-- start Data rows --
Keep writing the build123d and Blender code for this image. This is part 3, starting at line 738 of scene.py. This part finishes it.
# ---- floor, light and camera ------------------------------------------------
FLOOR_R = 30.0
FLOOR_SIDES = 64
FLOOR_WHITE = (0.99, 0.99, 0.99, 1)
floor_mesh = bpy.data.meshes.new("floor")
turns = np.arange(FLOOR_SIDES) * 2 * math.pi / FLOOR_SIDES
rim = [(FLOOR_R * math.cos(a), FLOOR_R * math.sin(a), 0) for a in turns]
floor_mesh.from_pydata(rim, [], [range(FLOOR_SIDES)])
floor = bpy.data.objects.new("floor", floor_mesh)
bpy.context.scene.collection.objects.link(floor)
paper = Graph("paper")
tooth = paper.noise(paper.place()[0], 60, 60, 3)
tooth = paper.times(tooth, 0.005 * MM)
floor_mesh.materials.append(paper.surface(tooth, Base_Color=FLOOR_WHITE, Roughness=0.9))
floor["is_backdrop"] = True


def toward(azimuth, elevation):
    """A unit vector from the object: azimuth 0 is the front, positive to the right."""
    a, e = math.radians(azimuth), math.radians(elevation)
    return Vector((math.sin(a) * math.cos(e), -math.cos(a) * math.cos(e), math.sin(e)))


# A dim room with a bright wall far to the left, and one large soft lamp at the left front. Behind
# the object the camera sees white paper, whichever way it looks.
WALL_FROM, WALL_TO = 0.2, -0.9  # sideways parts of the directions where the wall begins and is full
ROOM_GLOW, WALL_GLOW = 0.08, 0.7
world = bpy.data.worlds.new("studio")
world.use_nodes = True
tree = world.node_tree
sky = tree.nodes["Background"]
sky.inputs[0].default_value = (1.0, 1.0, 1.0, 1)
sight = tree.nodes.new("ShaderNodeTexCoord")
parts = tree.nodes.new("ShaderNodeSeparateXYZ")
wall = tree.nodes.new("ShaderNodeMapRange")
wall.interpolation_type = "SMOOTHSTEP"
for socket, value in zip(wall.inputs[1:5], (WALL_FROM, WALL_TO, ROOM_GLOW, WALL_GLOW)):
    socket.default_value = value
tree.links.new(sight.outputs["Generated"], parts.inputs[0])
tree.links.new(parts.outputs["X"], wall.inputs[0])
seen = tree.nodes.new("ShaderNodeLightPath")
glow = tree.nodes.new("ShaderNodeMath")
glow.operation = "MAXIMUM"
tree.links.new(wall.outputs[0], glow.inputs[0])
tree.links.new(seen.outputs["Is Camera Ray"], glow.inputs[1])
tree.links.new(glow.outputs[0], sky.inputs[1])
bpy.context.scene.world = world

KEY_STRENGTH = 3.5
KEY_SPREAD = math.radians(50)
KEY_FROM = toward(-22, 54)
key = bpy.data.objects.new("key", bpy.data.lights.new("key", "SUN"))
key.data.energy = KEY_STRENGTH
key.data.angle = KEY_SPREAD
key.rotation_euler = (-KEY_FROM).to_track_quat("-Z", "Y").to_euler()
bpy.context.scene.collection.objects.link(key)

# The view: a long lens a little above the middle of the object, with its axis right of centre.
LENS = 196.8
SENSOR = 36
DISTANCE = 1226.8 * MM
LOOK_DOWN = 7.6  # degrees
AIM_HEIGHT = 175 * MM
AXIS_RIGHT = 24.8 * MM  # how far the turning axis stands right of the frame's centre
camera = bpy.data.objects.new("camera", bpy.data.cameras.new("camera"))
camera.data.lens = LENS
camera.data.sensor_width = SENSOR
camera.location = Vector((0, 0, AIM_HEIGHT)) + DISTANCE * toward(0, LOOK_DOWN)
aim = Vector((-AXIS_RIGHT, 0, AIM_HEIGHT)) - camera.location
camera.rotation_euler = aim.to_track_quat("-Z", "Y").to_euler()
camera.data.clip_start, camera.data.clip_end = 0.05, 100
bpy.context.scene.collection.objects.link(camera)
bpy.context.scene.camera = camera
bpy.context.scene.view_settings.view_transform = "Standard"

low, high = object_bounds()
-- end Data rows --
-- start Data rows --
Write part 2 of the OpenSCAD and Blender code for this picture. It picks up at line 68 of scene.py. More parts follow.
-- end Data rows --
--- Goal of the exercise ---
Read the data above. Pull out each line in which the string "parts" appears.

--- The response ---
WALL_FROM, WALL_TO = 0.2, -0.9  # sideways parts of the directions where the wall begins and is full
parts = tree.nodes.new("ShaderNodeSeparateXYZ")
tree.links.new(sight.outputs["Generated"], parts.inputs[0])
tree.links.new(parts.outputs["X"], wall.inputs[0])
Write part 2 of the OpenSCAD and Blender code for this picture. It picks up at line 68 of scene.py. More parts follow.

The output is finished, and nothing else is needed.